Another bull about the same size left Vincent, 26, with a broken ankle just two months before. Another one left him with a dislocated shoulder, another with a separated shoulder, two others knocked him unconscious, and yet another gave him that scar beneath his blond hair.
Several other bulls, however, helped him earn $64,277 in prize money last year, with sponsors paying him thousands more.
"High Tide, he's a rank bull," Vincent says with a grin. "Rank."
That means wild, nasty, hard to hang on to. A rank bull is precisely what every cowboy hopes to draw when he competes in this new, fast-growing quirk of an age-old sport.

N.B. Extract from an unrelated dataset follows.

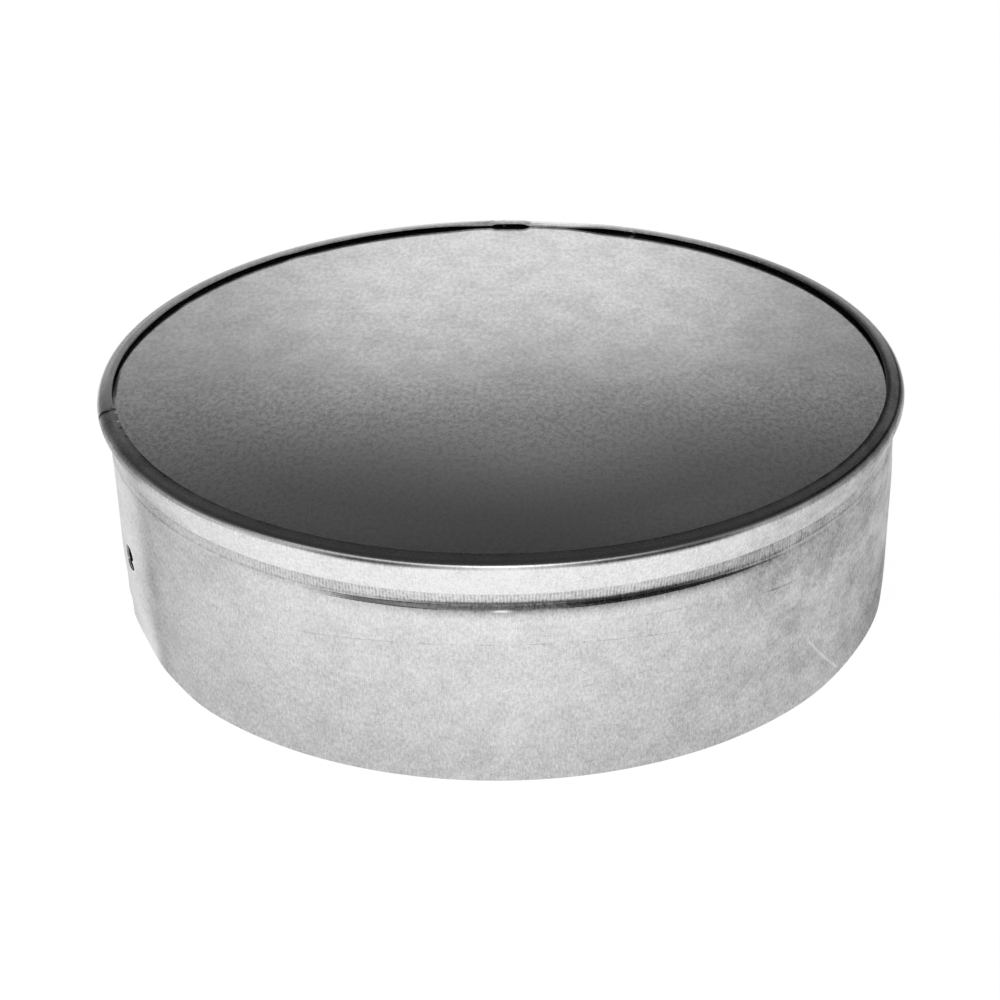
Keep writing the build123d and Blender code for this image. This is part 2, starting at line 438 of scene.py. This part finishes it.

The sport is not rodeo. There is no calf-roping, no steer-wrestling or barrel racing. There is not even bronc busting. "No sissy events," as one rider put it. The sport is bull riding, all bull riding, all mayhem all the time.
As soon as one rider is helped from the New Orleans Arena a short time later, blood trickling from behind his ear after a bull gored him in the head, the next bursts from the chute atop another bull, only to be thrown in 4.3 seconds, head-butted and left in the dirt clutching ribs that have been broken before and feel like they are again.
The rider picks up his hat and hurries out of the arena. Another launches from a different chute.
"Ride that bull!" the announcer cries.
Six thousand fans howl. It will continue like this for 2 1/2 hours.
Ten years ago, a small group of professional bull riders gathered in Scottsdale, Ariz. They had the most dangerous job in the rodeo business and lured the bulk of every crowd, but they were not being fairly paid, they said.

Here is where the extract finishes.